**Task statement:** From the listing below, pull out all lines with "this" in them.

**Material for the task:**
────────────────────
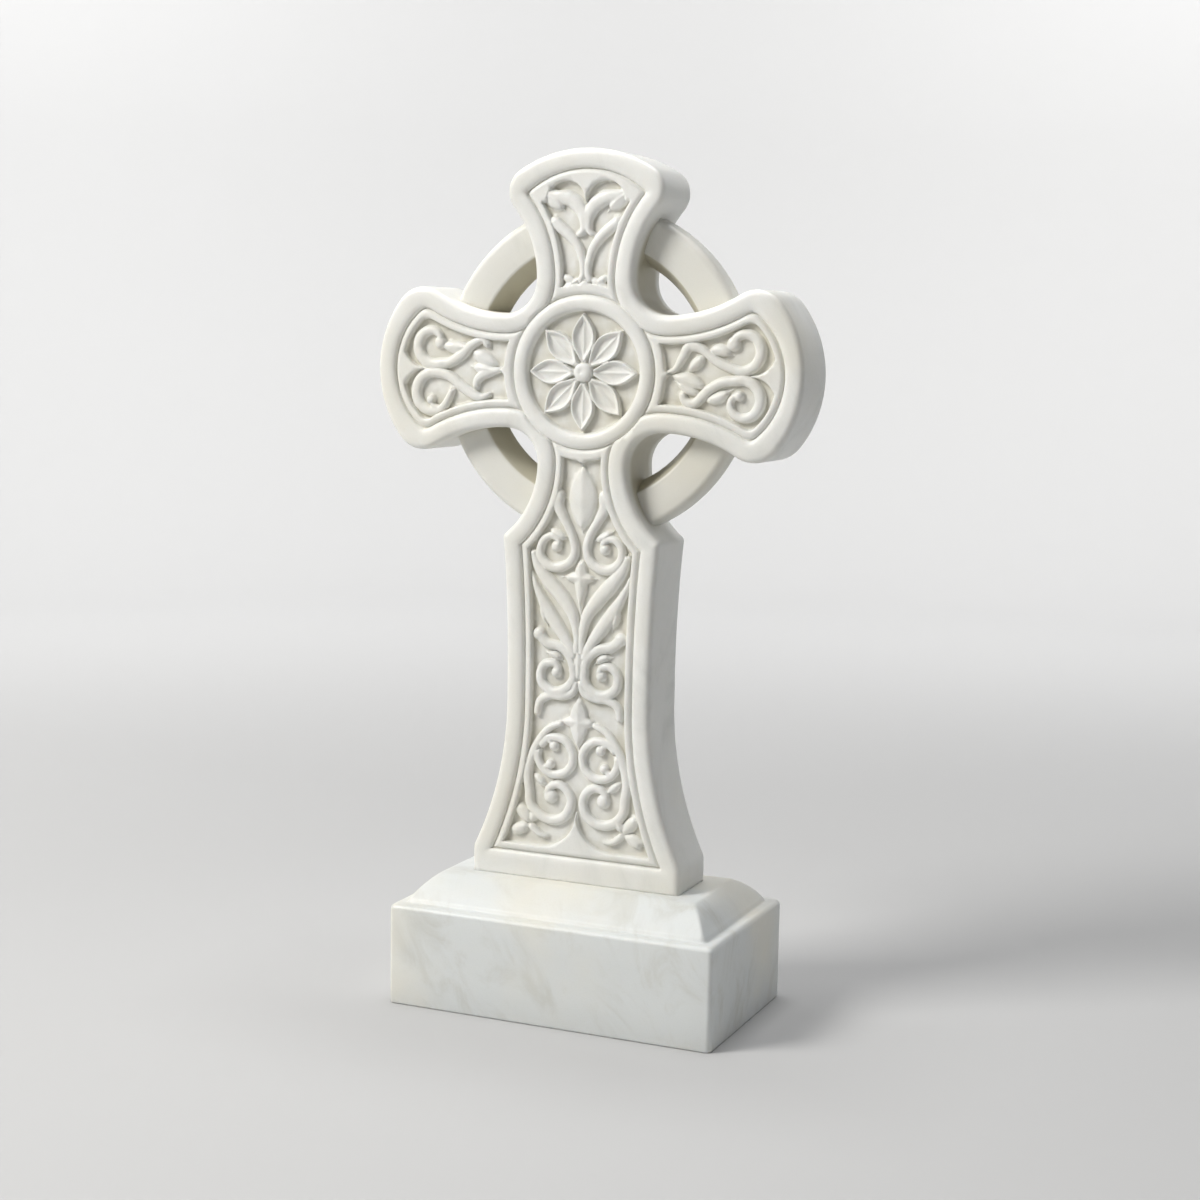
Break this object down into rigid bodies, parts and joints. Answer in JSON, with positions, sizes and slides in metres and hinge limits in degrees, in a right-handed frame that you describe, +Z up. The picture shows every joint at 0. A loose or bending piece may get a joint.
────────────────────
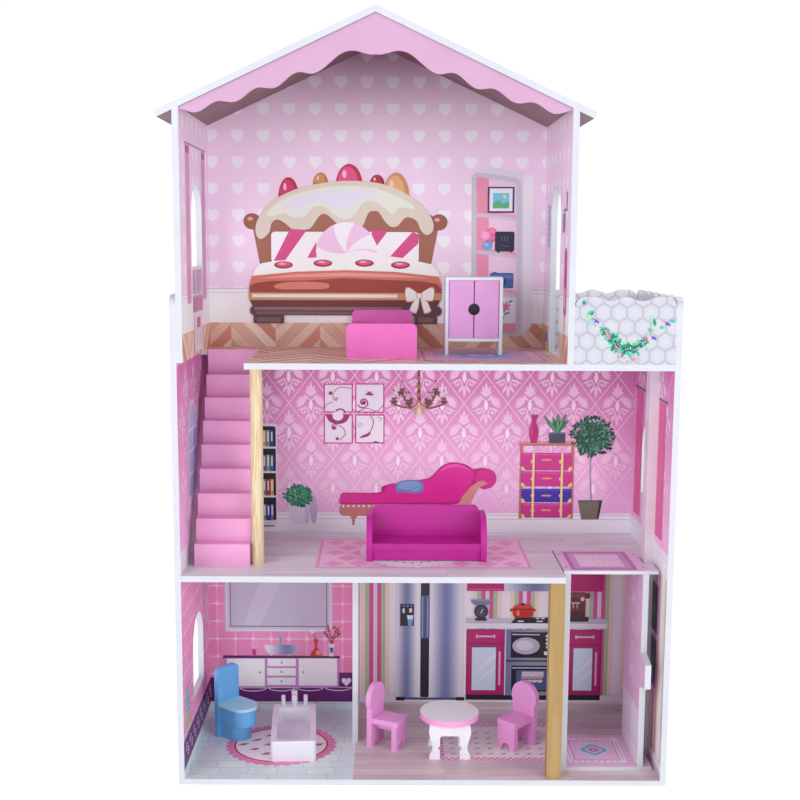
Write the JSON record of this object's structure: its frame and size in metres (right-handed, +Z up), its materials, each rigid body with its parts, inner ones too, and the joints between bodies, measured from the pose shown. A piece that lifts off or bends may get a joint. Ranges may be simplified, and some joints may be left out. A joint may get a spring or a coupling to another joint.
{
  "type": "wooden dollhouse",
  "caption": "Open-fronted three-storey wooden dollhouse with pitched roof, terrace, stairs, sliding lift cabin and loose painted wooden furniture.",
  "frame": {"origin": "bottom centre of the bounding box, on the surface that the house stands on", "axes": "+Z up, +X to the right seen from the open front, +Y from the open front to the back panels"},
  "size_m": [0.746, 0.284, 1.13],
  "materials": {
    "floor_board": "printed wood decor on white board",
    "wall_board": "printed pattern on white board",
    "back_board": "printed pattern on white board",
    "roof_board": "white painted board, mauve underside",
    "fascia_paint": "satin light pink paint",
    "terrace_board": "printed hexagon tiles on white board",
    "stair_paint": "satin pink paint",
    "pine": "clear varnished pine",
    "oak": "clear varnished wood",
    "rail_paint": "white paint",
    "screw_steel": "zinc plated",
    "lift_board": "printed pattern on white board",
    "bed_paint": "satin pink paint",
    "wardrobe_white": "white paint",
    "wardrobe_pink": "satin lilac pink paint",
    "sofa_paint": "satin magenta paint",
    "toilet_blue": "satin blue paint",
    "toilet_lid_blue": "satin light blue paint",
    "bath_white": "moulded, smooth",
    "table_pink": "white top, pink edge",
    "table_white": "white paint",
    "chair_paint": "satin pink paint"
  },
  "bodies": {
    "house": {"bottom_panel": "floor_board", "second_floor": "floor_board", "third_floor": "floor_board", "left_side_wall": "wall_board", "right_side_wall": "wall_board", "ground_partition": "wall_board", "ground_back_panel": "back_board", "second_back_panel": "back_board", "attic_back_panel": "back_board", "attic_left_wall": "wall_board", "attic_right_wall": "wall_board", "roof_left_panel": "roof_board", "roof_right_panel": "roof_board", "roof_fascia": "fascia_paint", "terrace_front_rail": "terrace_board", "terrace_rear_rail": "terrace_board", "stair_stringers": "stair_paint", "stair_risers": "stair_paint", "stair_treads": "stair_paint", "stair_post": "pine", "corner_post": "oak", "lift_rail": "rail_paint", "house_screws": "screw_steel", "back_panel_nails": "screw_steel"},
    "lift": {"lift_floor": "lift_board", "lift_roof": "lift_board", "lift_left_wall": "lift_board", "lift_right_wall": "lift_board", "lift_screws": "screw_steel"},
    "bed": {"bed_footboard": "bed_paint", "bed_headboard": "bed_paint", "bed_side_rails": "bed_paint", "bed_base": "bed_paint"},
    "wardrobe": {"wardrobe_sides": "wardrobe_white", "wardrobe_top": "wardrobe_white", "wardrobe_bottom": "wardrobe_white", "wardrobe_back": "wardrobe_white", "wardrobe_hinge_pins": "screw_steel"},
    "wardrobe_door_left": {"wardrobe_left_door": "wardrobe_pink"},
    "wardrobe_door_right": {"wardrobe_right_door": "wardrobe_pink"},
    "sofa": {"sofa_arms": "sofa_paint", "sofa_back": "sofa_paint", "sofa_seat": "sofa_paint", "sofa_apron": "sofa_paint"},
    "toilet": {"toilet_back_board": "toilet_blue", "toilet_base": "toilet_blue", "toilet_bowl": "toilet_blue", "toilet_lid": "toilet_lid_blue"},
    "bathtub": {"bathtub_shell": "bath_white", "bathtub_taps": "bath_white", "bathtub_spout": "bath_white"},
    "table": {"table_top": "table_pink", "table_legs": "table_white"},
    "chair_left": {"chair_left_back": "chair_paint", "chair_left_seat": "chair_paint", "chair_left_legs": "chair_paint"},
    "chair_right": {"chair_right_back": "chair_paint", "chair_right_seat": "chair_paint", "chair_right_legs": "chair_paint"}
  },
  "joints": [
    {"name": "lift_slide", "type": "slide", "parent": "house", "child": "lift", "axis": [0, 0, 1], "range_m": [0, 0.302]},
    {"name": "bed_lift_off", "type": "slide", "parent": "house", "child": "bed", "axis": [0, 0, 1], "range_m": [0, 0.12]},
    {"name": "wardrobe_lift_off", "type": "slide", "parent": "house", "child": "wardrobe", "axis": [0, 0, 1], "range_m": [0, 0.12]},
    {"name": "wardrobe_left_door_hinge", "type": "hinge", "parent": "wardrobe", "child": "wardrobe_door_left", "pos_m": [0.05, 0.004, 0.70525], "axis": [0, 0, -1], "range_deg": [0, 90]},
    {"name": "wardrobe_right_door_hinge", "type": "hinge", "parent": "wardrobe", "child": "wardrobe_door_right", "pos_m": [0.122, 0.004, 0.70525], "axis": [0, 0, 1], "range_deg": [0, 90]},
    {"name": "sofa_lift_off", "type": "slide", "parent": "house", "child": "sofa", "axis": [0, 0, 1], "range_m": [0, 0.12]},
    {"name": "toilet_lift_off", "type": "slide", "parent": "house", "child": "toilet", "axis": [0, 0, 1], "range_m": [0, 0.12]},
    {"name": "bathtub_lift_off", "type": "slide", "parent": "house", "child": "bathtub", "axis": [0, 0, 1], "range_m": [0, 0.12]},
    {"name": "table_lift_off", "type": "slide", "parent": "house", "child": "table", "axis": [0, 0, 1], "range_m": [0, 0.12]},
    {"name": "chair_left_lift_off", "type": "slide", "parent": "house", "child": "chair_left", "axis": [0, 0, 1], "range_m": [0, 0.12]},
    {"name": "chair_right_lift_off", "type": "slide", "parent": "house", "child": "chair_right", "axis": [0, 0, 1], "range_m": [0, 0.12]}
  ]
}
────────────────────
**Task output:**
Break this object down into rigid bodies, parts and joints. Answer in JSON, with positions, sizes and slides in metres and hinge limits in degrees, in a right-handed frame that you describe, +Z up. The picture shows every joint at 0. A loose or bending piece may get a joint.
Write the JSON record of this object's structure: its frame and size in metres (right-handed, +Z up), its materials, each rigid body with its parts, inner ones too, and the joints between bodies, measured from the pose shown. A piece that lifts off or bends may get a joint. Ranges may be simplified, and some joints may be left out. A joint may get a spring or a coupling to another joint.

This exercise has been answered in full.